Saved entries ::
# # # #
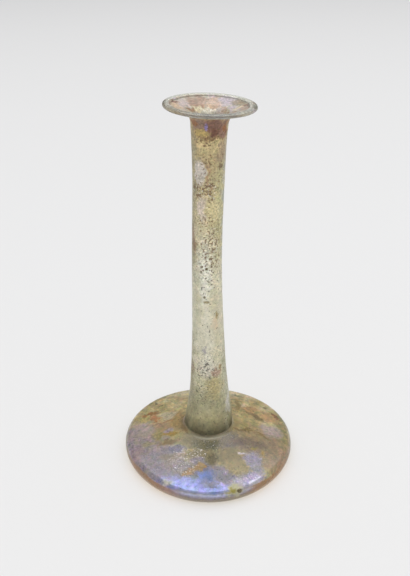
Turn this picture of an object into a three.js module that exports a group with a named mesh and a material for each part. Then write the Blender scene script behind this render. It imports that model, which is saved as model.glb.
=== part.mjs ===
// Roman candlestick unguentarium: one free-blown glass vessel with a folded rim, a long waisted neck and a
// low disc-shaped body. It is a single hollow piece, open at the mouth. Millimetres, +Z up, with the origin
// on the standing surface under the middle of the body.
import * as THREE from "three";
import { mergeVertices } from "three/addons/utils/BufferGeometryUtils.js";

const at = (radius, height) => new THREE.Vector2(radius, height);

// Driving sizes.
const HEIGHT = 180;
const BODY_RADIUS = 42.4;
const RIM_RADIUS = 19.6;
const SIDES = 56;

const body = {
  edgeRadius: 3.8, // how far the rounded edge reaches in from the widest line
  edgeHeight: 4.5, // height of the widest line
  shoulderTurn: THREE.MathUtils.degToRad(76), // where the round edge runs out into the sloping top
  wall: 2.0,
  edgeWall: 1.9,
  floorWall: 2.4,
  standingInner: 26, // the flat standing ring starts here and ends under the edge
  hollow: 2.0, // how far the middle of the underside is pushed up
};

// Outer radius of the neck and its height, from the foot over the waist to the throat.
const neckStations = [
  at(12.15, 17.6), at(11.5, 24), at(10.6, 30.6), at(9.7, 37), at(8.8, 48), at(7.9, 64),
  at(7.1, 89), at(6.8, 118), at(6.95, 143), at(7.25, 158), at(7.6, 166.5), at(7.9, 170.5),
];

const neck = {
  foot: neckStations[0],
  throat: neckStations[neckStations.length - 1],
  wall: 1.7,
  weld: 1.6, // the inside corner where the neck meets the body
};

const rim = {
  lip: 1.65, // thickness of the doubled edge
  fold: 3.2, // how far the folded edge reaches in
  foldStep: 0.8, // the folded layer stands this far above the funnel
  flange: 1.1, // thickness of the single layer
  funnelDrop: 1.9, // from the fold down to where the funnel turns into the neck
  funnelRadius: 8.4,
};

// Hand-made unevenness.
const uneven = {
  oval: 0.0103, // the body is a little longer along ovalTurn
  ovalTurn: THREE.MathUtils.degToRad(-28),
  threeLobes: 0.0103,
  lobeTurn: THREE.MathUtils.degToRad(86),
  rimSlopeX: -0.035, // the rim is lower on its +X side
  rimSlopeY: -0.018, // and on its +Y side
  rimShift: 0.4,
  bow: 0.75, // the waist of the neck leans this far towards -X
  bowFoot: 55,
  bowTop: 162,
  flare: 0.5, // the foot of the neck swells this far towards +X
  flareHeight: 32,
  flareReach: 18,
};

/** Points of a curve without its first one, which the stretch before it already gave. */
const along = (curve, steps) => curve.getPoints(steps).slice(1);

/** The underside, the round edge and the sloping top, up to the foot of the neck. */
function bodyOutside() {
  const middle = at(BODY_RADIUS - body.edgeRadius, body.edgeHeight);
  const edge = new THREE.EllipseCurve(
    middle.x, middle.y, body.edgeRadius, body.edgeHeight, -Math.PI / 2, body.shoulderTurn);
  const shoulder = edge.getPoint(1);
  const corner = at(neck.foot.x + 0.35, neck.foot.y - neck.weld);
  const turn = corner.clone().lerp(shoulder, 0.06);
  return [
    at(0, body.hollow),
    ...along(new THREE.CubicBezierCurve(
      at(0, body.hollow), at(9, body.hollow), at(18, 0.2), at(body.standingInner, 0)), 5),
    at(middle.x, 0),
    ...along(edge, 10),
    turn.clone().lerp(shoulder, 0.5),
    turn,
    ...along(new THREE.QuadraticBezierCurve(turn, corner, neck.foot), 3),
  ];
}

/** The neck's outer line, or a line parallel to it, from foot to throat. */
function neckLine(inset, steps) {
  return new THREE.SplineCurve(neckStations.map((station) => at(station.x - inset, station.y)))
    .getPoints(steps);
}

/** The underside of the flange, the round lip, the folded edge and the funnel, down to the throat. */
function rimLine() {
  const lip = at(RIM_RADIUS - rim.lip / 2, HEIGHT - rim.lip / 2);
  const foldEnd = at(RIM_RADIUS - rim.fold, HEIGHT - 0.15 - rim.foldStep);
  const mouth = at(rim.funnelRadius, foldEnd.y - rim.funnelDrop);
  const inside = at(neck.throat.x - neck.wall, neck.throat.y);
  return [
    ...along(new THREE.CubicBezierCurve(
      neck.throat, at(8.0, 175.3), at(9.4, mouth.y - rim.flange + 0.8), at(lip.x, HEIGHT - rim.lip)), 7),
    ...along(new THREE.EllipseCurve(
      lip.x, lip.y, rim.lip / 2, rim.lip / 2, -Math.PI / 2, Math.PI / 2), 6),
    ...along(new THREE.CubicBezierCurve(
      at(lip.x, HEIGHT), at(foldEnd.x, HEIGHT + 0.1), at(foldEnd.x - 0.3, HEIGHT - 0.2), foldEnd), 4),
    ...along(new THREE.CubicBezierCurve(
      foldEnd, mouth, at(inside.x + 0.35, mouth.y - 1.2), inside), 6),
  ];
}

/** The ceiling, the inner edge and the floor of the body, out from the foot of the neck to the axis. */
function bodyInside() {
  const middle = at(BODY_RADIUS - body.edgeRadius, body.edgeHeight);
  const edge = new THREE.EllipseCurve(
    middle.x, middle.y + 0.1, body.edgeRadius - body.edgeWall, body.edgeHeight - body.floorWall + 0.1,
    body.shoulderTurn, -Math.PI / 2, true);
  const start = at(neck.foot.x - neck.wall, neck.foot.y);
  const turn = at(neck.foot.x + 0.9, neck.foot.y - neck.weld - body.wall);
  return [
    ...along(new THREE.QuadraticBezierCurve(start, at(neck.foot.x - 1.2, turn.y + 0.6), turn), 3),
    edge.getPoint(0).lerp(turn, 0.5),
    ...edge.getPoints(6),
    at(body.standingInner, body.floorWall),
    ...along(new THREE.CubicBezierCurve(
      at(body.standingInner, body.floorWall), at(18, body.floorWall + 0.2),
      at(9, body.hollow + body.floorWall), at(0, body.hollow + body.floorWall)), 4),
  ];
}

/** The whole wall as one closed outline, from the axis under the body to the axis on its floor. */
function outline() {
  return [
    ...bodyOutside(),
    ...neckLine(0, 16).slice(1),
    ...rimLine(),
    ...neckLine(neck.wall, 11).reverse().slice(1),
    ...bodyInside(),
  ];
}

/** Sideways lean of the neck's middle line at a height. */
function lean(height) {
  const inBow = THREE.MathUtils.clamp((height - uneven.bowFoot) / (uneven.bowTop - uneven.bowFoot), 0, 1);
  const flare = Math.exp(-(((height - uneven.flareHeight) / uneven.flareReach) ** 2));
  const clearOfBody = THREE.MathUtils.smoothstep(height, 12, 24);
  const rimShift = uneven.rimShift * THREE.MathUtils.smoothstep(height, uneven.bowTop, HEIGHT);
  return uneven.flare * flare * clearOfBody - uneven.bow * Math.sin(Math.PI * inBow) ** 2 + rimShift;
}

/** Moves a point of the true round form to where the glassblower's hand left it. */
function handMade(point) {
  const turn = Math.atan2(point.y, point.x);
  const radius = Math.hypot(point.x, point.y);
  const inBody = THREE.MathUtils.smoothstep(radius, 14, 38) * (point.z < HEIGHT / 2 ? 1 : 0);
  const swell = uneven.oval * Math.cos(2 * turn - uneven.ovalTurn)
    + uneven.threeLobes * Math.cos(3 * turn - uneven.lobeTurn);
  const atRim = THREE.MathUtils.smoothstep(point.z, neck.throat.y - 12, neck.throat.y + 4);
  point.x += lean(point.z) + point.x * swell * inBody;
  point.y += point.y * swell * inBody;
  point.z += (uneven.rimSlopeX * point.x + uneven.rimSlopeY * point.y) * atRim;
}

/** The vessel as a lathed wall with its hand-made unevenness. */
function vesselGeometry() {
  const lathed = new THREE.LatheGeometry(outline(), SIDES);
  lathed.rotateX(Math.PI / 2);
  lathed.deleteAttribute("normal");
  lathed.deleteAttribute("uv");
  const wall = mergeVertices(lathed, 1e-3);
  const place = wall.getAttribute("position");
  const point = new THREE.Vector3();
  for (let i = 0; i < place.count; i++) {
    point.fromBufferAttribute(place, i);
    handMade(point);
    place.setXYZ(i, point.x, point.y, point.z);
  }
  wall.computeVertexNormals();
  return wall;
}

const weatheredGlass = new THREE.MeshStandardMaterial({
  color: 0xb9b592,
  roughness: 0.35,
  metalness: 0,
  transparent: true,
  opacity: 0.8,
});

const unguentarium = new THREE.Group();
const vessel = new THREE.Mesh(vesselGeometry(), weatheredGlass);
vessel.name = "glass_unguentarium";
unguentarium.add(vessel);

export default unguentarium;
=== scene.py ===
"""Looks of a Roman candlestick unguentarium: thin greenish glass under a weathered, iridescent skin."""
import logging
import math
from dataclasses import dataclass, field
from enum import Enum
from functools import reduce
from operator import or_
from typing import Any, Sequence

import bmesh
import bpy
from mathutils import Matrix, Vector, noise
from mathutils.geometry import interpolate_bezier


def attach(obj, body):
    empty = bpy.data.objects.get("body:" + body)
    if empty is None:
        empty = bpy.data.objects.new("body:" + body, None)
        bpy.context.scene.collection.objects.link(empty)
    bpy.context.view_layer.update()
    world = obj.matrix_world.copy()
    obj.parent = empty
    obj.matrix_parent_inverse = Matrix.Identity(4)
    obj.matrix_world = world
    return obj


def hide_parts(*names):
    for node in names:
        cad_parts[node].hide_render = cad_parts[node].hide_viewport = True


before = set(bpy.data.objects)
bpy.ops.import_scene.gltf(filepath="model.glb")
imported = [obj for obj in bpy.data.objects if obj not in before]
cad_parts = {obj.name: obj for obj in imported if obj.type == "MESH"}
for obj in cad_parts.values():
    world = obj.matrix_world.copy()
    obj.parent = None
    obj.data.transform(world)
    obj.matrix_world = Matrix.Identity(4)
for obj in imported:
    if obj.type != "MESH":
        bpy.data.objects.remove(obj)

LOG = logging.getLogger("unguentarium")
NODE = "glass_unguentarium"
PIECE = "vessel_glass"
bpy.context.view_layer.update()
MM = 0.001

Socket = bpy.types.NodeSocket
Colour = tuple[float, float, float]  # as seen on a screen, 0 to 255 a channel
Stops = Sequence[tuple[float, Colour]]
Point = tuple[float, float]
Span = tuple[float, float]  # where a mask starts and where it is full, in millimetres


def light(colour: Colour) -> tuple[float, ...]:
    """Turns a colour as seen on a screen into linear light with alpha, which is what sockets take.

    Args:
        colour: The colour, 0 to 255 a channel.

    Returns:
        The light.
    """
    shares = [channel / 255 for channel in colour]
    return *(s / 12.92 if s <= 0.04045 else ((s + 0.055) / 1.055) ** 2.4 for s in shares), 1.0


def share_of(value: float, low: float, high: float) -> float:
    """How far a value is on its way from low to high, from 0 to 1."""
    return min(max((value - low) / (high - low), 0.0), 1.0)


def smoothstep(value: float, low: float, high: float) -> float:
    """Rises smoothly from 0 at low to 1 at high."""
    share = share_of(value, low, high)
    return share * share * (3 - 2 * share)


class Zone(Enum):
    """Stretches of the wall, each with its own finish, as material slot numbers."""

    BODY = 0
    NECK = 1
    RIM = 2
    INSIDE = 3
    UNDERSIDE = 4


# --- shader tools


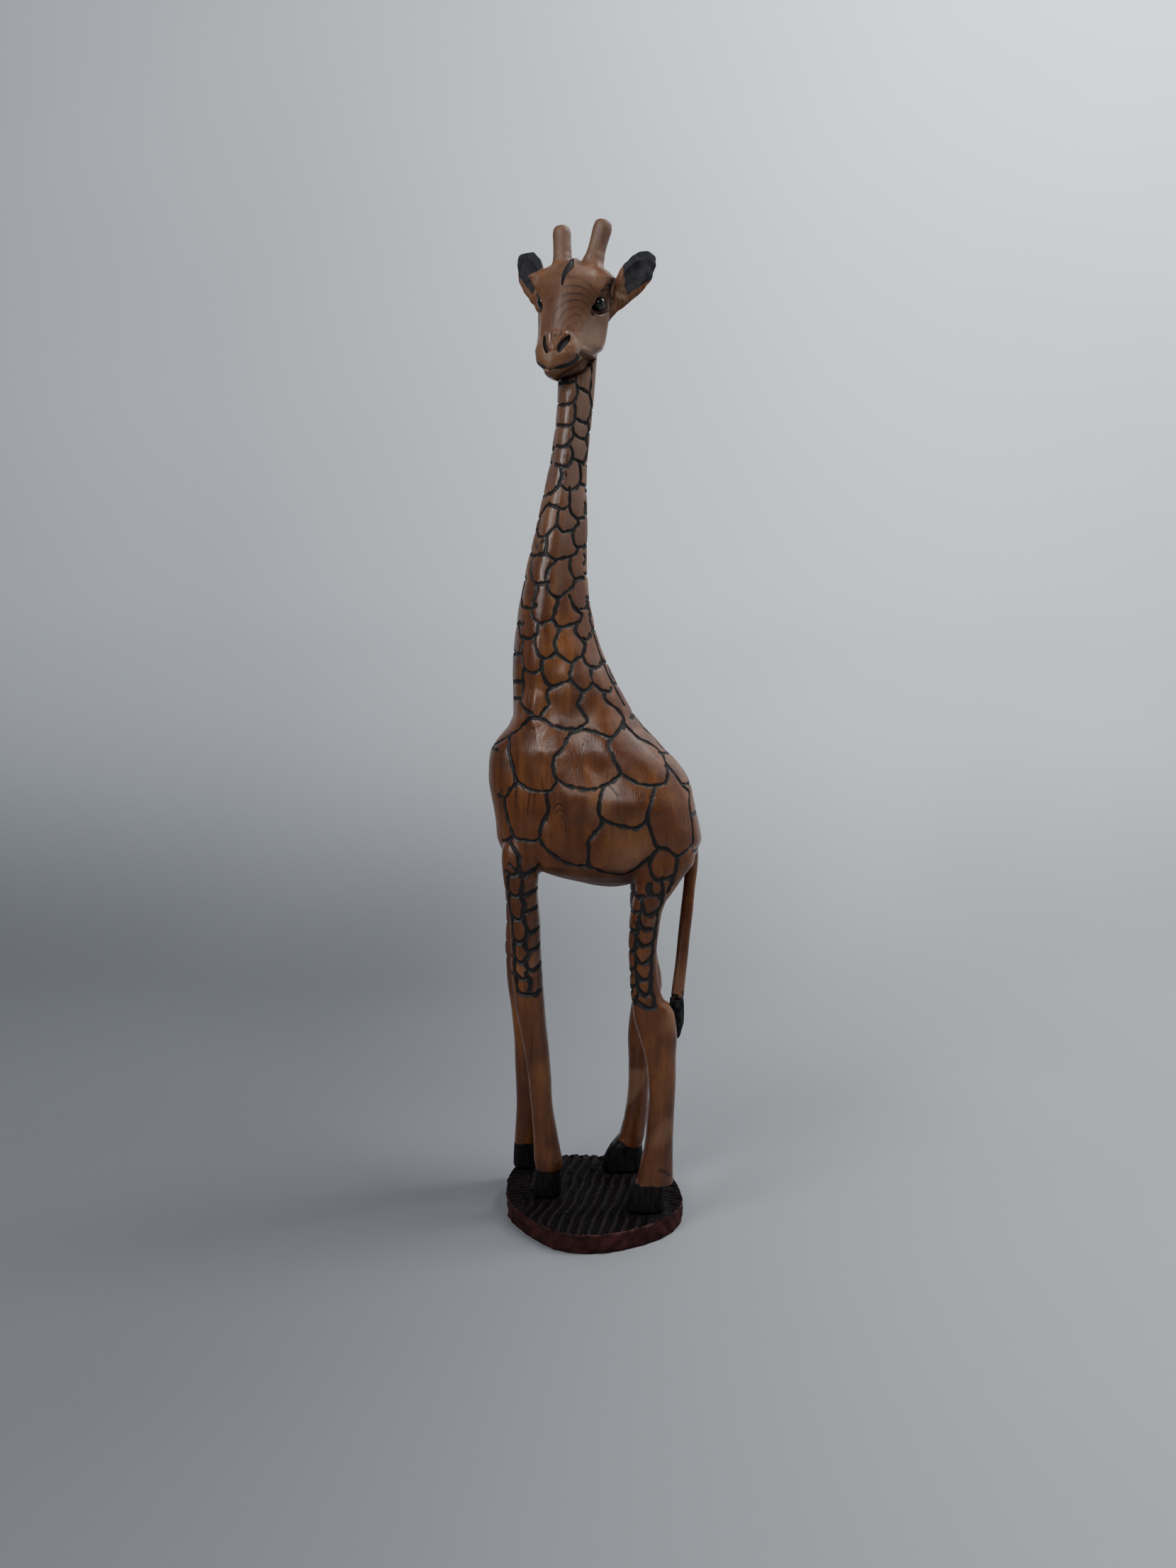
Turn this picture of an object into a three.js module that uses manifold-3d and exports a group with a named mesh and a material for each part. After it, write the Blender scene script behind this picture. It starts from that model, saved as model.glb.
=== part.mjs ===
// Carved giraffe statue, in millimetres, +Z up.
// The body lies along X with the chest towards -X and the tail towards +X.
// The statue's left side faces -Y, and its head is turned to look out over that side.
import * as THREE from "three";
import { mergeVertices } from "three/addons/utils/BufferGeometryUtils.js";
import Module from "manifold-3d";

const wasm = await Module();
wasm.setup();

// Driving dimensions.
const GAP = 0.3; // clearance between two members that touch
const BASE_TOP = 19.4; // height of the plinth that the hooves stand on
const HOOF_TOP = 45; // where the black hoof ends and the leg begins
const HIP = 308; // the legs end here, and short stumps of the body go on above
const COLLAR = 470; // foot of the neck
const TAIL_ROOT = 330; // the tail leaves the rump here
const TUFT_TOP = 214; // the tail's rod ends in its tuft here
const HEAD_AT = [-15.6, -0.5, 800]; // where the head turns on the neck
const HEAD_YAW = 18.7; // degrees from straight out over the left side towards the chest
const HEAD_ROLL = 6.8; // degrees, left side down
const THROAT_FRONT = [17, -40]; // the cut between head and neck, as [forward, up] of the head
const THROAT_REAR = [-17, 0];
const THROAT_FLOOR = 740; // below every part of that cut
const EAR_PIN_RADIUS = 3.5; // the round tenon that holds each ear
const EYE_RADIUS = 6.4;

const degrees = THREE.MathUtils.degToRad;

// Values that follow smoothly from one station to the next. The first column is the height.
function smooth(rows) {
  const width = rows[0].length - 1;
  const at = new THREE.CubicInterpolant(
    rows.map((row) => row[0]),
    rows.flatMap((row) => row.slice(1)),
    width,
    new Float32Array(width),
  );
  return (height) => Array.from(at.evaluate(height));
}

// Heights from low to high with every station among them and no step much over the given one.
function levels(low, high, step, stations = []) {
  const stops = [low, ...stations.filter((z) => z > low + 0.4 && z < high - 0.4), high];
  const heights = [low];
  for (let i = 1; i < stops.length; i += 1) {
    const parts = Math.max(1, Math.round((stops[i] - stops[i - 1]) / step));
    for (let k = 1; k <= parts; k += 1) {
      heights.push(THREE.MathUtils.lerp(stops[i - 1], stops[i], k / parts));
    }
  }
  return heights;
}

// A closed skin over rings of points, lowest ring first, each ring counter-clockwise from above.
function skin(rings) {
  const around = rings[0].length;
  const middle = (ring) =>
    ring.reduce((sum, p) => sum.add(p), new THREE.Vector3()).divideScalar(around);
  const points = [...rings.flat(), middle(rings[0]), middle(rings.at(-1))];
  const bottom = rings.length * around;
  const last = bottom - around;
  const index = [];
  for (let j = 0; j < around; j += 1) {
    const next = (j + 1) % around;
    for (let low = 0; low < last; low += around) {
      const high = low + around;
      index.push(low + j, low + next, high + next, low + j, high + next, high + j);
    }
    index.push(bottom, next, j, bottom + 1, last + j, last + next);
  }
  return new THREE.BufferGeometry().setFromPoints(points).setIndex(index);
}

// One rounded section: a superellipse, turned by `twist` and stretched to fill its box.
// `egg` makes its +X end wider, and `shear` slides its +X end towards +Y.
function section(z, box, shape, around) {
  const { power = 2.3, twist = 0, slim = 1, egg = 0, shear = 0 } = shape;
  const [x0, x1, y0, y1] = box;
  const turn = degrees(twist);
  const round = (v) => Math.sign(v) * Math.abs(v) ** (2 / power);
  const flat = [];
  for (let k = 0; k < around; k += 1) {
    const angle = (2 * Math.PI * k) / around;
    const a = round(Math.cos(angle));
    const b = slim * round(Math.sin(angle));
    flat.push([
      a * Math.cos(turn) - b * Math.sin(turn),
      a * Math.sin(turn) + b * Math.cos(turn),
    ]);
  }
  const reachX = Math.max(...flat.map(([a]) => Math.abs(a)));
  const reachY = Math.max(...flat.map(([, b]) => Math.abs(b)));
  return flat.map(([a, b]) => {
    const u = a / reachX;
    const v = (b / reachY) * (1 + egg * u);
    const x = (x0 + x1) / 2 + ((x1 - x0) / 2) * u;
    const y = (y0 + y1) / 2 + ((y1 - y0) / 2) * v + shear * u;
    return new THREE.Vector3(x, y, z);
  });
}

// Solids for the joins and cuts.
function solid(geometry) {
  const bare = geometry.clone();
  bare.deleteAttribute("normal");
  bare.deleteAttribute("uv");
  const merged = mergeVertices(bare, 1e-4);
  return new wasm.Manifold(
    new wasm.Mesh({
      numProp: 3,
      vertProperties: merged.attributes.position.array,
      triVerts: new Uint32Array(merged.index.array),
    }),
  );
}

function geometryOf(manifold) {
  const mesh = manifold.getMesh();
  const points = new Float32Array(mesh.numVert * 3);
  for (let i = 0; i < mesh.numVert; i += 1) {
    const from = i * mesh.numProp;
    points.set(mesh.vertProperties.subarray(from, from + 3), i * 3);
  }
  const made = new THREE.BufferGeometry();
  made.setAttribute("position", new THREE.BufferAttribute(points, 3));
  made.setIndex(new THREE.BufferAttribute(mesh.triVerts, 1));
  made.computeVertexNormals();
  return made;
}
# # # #
Your objective ::
Print exactly the lines from the line with "const unguentarium = new THREE.Group();" to the line with "from mathutils.geometry import", both included, and nothing else.

Response to this task ::
const unguentarium = new THREE.Group();
const vessel = new THREE.Mesh(vesselGeometry(), weatheredGlass);
vessel.name = "glass_unguentarium";
unguentarium.add(vessel);

export default unguentarium;
=== scene.py ===
"""Looks of a Roman candlestick unguentarium: thin greenish glass under a weathered, iridescent skin."""
import logging
import math
from dataclasses import dataclass, field
from enum import Enum
from functools import reduce
from operator import or_
from typing import Any, Sequence

import bmesh
import bpy
from mathutils import Matrix, Vector, noise
from mathutils.geometry import interpolate_bezier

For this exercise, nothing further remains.